# GOAL:
Print again only this span: the line with "spring_washer.Tool = spring_gap", the line with "if empty is", and all lines between them, exactly as given.

# SUPPLIED INFORMATION:
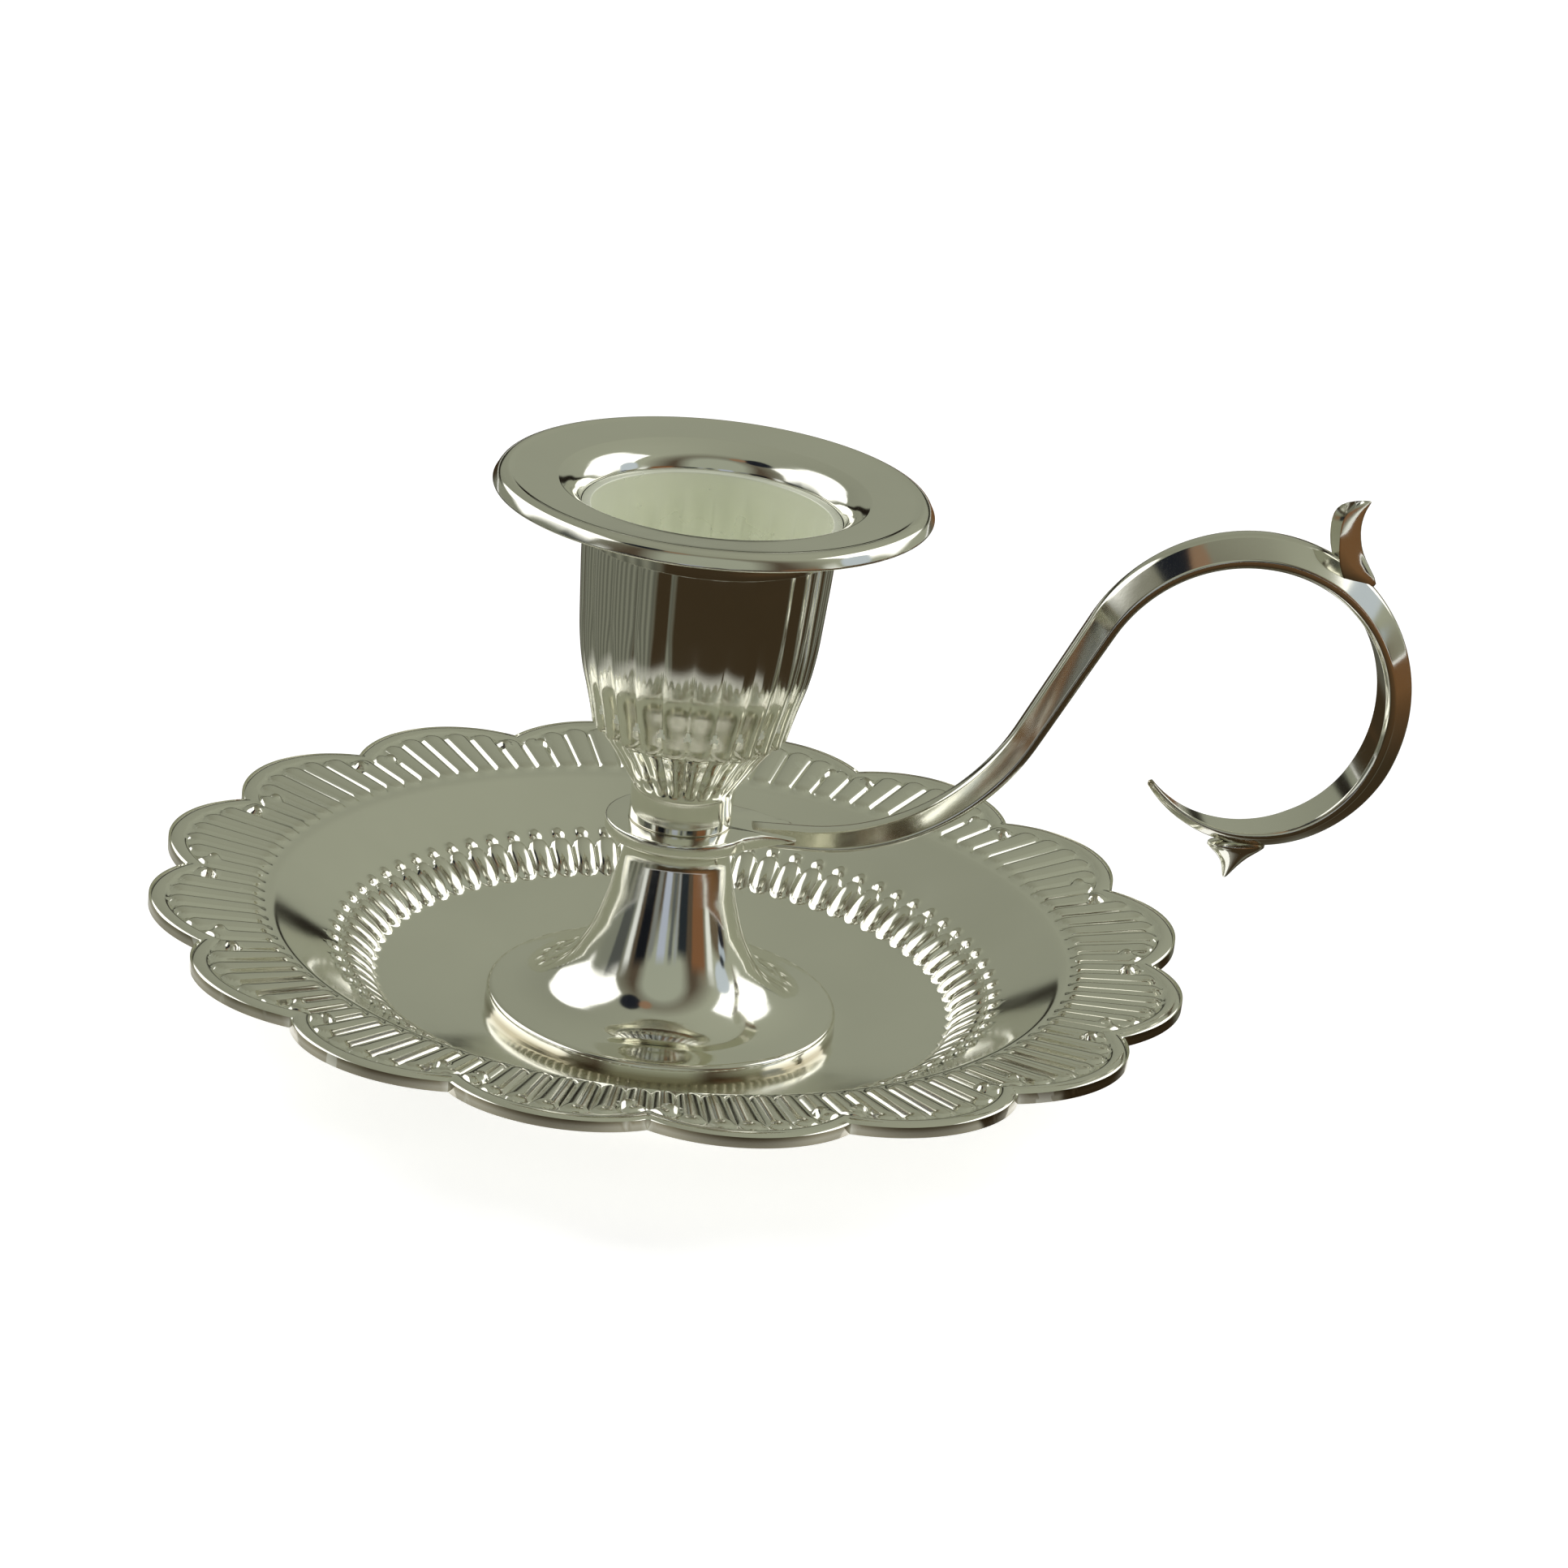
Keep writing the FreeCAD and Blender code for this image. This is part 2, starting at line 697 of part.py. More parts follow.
reed_depth = value("cup_reed_depth")
cup_reeds = reeded_loft("cup_reeds", [
    (cup_base.value, value("cup_base_radius"), reed_depth),
    (cup_base.value + value("cup_belly_rise") * HALF_SHARE,
     blend(value("cup_base_radius"), value("cup_belly_radius"), HALF_SHARE) + reed_depth * HALF_SHARE,
     reed_depth),
    (cup_base.value + value("cup_belly_rise"), value("cup_belly_radius"), reed_depth),
    (blend(cup_base.value + value("cup_belly_rise"), value("cup_reed_top"), HALF_SHARE),
     blend(value("cup_belly_radius"), value("cup_side_radius"), HALF_SHARE) + reed_depth * HALF_SHARE,
     reed_depth),
    (value("cup_reed_top"), value("cup_side_radius"), reed_depth),
])
calyx_flutes = reeded_loft("calyx_flutes", [
    (neck_top.value, value("neck_radius") - value("cup_reed_land"), reed_depth * HALF_SHARE),
    (blend(neck_top.value, calyx_top.value, HALF_SHARE),
     blend(value("neck_radius"), value("calyx_top_radius"), HALF_SHARE) - reed_depth, reed_depth),
    (calyx_top.value, value("calyx_top_radius"), reed_depth),
])
under_reeds = cell("cup_reed_depth") + cell("cup_reed_land")
under_base = cell("cup_base_radius") - under_reeds
under_calyx = cell("calyx_top_radius") - under_reeds
under_top = cell("cup_side_radius") - under_reeds
core_radius = cell("neck_radius") - under_reeds
cup_core = turned_body("cup_core", [
    (0, spigot_bottom),
    (cell("spigot_radius"), spigot_bottom),
    (cell("spigot_radius"), eye_top),
    (cell("neck_radius"), eye_top),
    (cell("neck_radius"), neck_top),
    (core_radius, neck_top),
    (core_radius, calyx_top),
    (under_calyx, calyx_top),
    (under_base, cup_base),
    (core_radius, cup_base),
    (core_radius, cell("cup_reed_top")),
    (under_top, cell("cup_reed_top")),
    (cell("cup_shoulder_radius"), cell("cup_shoulder_height") - cell("cup_wall") * HALF_SHARE),
    (cell("cup_shoulder_radius"), cell("cup_shoulder_height")),
    (mouth_radius, cell("cup_shoulder_height")),
    (mouth_radius, cell("cup_mouth_height")),
    (0, cell("cup_mouth_height")),
])
bore_floor = cup_base + cell("cup_floor_thickness")
cup_bore = turned_body("cup_bore", [
    (0, bore_floor),
    (cell("cup_lower_bore_radius"), bore_floor),
    (cell("cup_belly_radius") - cell("cup_wall") - cell("cup_reed_depth") * 2,
     cup_base + cell("cup_belly_rise")),
    (candle_radius, cell("cup_mouth_height") - cell("socket_depth")),
    (candle_radius, cell("cup_mouth_height") + cell("overrun")),
    (0, cell("cup_mouth_height") + cell("overrun")),
])
tap_top = screw_top + cell("tap_wall")
tapped_hole = doc.addObject("Part::Cylinder", "tapped_hole")
tapped_hole.setExpression("Radius", (cell("screw_radius") + cell("thread_play")).text)
tapped_hole.setExpression("Height", (tap_top - spigot_bottom + cell("overrun")).text)
tapped_hole.setExpression("Placement.Base.z", (spigot_bottom - cell("overrun")).text)
cup_outside = doc.addObject("Part::MultiFuse", "cup_outside")
cup_outside.Shapes = [cup_core, cup_reeds, calyx_flutes]
cup_hollows = doc.addObject("Part::MultiFuse", "cup_hollows")
cup_hollows.Shapes = [cup_bore, tapped_hole]
candle_cup = doc.addObject("Part::Cut", "candle_cup")
candle_cup.Base = cup_outside
candle_cup.Tool = cup_hollows
candle_cup.Label = "candle_cup"


# Drip brim: a wide rolled brim whose funnel leads into a collar over the cup's mouth
collar_inner = mouth_radius + cell("brim_play")
collar_outer = collar_inner + cell("collar_wall")
face_inner = cell("brim_height") - cell("brim_dish")
funnel_bottom = face_inner - cell("funnel_drop")
drip_brim = turned_body("drip_brim", [
    (collar_inner, cell("cup_shoulder_height")),
    (collar_outer, cell("cup_shoulder_height")),
    (collar_outer, funnel_bottom - cell("brim_thickness") * HALF_SHARE),
    (cell("funnel_top_radius") + cell("brim_thickness") * HALF_SHARE,
     face_inner - cell("brim_thickness")),
    (cell("brim_radius") - cell("brim_roll") * 2, cell("brim_height") - cell("brim_thickness")),
    (cell("brim_radius") - cell("brim_roll"), cell("brim_height") - cell("brim_roll") * 2,
     cell("brim_roll"), -1),
    (cell("brim_radius"), cell("brim_height") - cell("brim_roll"), cell("brim_roll"), -1),
    (cell("brim_radius") - cell("brim_roll"), cell("brim_height")),
    (cell("funnel_top_radius"), face_inner),
    (collar_inner, funnel_bottom),
])


# Centre screw: slotted pan head below, shank up through washers, saucer, column and eye
centre_screw = turned_body("centre_screw", [
    (0, cell("screw_lift")),
    (cell("screw_head_radius") - cell("screw_head_round"), cell("screw_lift"),
     cell("screw_head_round"), -1),
    (cell("screw_head_radius"), cell("screw_lift") + cell("screw_head_round")),
    (cell("screw_head_radius"), head_top),
    (cell("screw_radius"), head_top),
    (cell("screw_radius"), screw_top),
    (0, screw_top),
])
slot = centre_screw.newObject("PartDesign::SubtractiveBox", "screw_slot")
slot.AttachmentSupport = [(plane_of(centre_screw, "XY_Plane"), "")]
slot.MapMode = "FlatFace"
slot.setExpression("Length", ((cell("screw_head_radius") + cell("overrun")) * 2).text)
slot.setExpression("Width", cell("screw_slot_width").text)
slot.setExpression("Height", (cell("screw_slot_depth") + cell("overrun")).text)
slot.setExpression("AttachmentOffset.Base.x",
                   (cell("overrun") * -1 - cell("screw_head_radius")).text)
slot.setExpression("AttachmentOffset.Base.y", (cell("screw_slot_width") * -HALF_SHARE).text)
slot.setExpression("AttachmentOffset.Base.z", (cell("screw_lift") - cell("overrun")).text)


# Washers between the screw's head and the saucer's dome
def washer(label, outer, bottom, thickness):
    disc = doc.addObject("Part::Cylinder", label + "_disc")
    hole = doc.addObject("Part::Cylinder", label + "_hole")
    disc.setExpression("Radius", outer.text)
    disc.setExpression("Height", thickness.text)
    disc.setExpression("Placement.Base.z", bottom.text)
    hole.setExpression("Radius", screw_hole.text)
    hole.setExpression("Height", (thickness + cell("overrun") * 2).text)
    hole.setExpression("Placement.Base.z", (bottom - cell("overrun")).text)
    ring = doc.addObject("Part::Cut", label)
    ring.Base = disc
    ring.Tool = hole
    ring.Label = label
    return ring


flat_washer = washer("flat_washer", cell("flat_washer_radius"), spring_top,
                     cell("flat_washer_thickness"))
closed_spring = washer("closed_spring", cell("spring_washer_radius"), head_top,
                       cell("spring_washer_thickness"))
spring_gap = doc.addObject("Part::Box", "spring_gap")
spring_gap.setExpression("Length", (cell("spring_washer_radius") + cell("overrun")).text)
spring_gap.setExpression("Width", cell("spring_washer_gap").text)
spring_gap.setExpression("Height", (cell("spring_washer_thickness") + cell("overrun") * 2).text)
spring_gap.setExpression("Placement.Base.y", (cell("spring_washer_gap") * -HALF_SHARE).text)
spring_gap.setExpression("Placement.Base.z", (head_top - cell("overrun")).text)
spring_washer = doc.addObject("Part::Cut", "spring_washer")
spring_washer.Base = closed_spring
spring_washer.Tool = spring_gap
spring_washer.Label = "spring_washer"

doc.recompute()

# Checks and export
for item in doc.Objects:
    if any(state in ("Invalid", "Error") for state in item.State):
        raise RuntimeError(f"{item.Label} did not build: {item.State}")

SUB_PARTS = [saucer, foot_column, handle, candle_cup, drip_brim, centre_screw, spring_washer,
             flat_washer]
os.makedirs("parts", exist_ok=True)
for part in SUB_PARTS:
    shape = part.Shape
    if shape.isNull() or not shape.isValid() or len(shape.Solids) != 1:
        raise RuntimeError(f"{part.Label} is not one sound solid")
for part in SUB_PARTS:
    part.Shape.exportStep(f"parts/{part.Label}.step")
    box = part.Shape.BoundBox
    print(f"{part.Label}: {part.Shape.Volume:.0f} mm3, {len(part.Shape.Faces)} faces, "
          f"x {box.XMin:.2f}..{box.XMax:.2f}, y {box.YMin:.2f}..{box.YMax:.2f}, "
          f"z {box.ZMin:.2f}..{box.ZMax:.2f}")
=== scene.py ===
# %% [markdown]
# # A chamberstick with a finger loop
# A chamberstick is a low candle holder that is carried to bed: a saucer that catches the wax, a
# short column, a cup for the candle with a wide brim, and a handle bent into a loop for one finger.
# This one is silver plate. The solids come from the CAD part, and this lesson dresses them: it
# builds finer meshes of the same sizes, gives them a polished finish and lights them softly.

import math

import bpy
import numpy as np
from mathutils import Matrix, Vector


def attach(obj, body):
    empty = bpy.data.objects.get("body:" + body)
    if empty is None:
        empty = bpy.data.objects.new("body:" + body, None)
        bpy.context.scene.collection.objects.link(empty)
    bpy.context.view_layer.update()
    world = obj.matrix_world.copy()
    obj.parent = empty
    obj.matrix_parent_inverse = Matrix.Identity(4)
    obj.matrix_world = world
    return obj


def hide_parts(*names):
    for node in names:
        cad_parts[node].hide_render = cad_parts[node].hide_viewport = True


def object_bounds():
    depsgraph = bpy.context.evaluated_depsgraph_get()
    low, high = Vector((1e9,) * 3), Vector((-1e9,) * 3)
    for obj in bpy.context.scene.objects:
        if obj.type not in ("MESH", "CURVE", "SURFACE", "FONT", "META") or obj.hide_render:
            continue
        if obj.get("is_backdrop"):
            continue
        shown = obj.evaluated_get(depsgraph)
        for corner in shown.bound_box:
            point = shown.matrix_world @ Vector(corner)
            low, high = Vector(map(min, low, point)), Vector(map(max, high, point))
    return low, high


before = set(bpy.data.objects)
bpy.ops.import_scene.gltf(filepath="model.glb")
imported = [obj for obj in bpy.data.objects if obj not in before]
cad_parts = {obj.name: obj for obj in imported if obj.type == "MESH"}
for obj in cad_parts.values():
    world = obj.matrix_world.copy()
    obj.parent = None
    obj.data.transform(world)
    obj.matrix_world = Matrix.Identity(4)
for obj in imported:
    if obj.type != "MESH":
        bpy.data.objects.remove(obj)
cad_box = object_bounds()
MM = 0.001
print("CAD nodes:", sorted(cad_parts))

# %% [markdown]
# ## The camera
# The photograph was taken with a long lens from about half a metre away, a little above the
# object. The ellipses of the brim, the foot and the saucer fix the camera's height and distance,
# and three small turns finish the framing. Working them out once beats nudging a camera by eye,
# because every later comparison depends on it.

# %% Place the camera
CAMERA_DISTANCE = 506.9 * MM
CAMERA_TARGET_HEIGHT = 2.4 * MM
CAMERA_ELEVATION = math.radians(23.644)
CAMERA_AZIMUTH = math.radians(-7.0)
CAMERA_YAW = math.radians(1.0686)
CAMERA_PITCH = math.radians(-2.3671)
CAMERA_ROLL = math.radians(-5.9988)
SENSOR_WIDTH = 36.0
PHOTO_WIDTH = 1932
FOCAL_PIXELS = 6593.48
FOCAL_LENGTH = FOCAL_PIXELS / PHOTO_WIDTH * SENSOR_WIDTH
NEAREST_SEEN = 0.01
FARTHEST_SEEN = 20


def camera_matrix():
    """Looks at the object's axis, then yaws, pitches and rolls the lens by the last few degrees."""
    back = Vector((0, -math.cos(CAMERA_ELEVATION), math.sin(CAMERA_ELEVATION)))
    right = Vector((1, 0, 0))
    up = back.cross(right)
    level = Matrix((right, up, back))
    lens_turn = (Matrix.Rotation(CAMERA_ROLL, 3, "Z") @ Matrix.Rotation(CAMERA_PITCH, 3, "X")
                 @ Matrix.Rotation(CAMERA_YAW, 3, "Y"))
    facing = (lens_turn @ level).transposed()
    around = Matrix.Rotation(CAMERA_AZIMUTH, 3, "Z")
    place = around @ (back * CAMERA_DISTANCE) + Vector((0, 0, CAMERA_TARGET_HEIGHT))
    return Matrix.Translation(place) @ (around @ facing).to_4x4()


camera_data = bpy.data.cameras.new("product_camera")
camera_data.sensor_width = SENSOR_WIDTH
camera_data.lens = FOCAL_LENGTH
camera_data.clip_start = NEAREST_SEEN
camera_data.clip_end = FARTHEST_SEEN
camera = bpy.data.objects.new("product_camera", camera_data)
bpy.context.scene.collection.objects.link(camera)
camera.matrix_world = camera_matrix()
bpy.context.scene.camera = camera
print(f"camera {camera_data.lens:.1f} mm at {[round(c, 3) for c in camera.location]}")

# %% [markdown]
# ## One way to make every round piece
# Most of this object was turned or pressed from sheet, so its pieces are skins over rings of
# points. A screw modifier could turn a plain profile, but it can't carry flutes, reeds or
# scallops. Rings of points can: each ring may wobble as it likes, and one helper joins them.

# %% Skin helper
SHARP_EDGE = math.radians(50)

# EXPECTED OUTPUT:
spring_washer.Tool = spring_gap
spring_washer.Label = "spring_washer"

doc.recompute()

# Checks and export
for item in doc.Objects:
    if any(state in ("Invalid", "Error") for state in item.State):
        raise RuntimeError(f"{item.Label} did not build: {item.State}")

SUB_PARTS = [saucer, foot_column, handle, candle_cup, drip_brim, centre_screw, spring_washer,
             flat_washer]
os.makedirs("parts", exist_ok=True)
for part in SUB_PARTS:
    shape = part.Shape
    if shape.isNull() or not shape.isValid() or len(shape.Solids) != 1:
        raise RuntimeError(f"{part.Label} is not one sound solid")
for part in SUB_PARTS:
    part.Shape.exportStep(f"parts/{part.Label}.step")
    box = part.Shape.BoundBox
    print(f"{part.Label}: {part.Shape.Volume:.0f} mm3, {len(part.Shape.Faces)} faces, "
          f"x {box.XMin:.2f}..{box.XMax:.2f}, y {box.YMin:.2f}..{box.YMax:.2f}, "
          f"z {box.ZMin:.2f}..{box.ZMax:.2f}")
=== scene.py ===
# %% [markdown]
# # A chamberstick with a finger loop
# A chamberstick is a low candle holder that is carried to bed: a saucer that catches the wax, a
# short column, a cup for the candle with a wide brim, and a handle bent into a loop for one finger.
# This one is silver plate. The solids come from the CAD part, and this lesson dresses them: it
# builds finer meshes of the same sizes, gives them a polished finish and lights them softly.

import math

import bpy
import numpy as np
from mathutils import Matrix, Vector


def attach(obj, body):
    empty = bpy.data.objects.get("body:" + body)
    if empty is None:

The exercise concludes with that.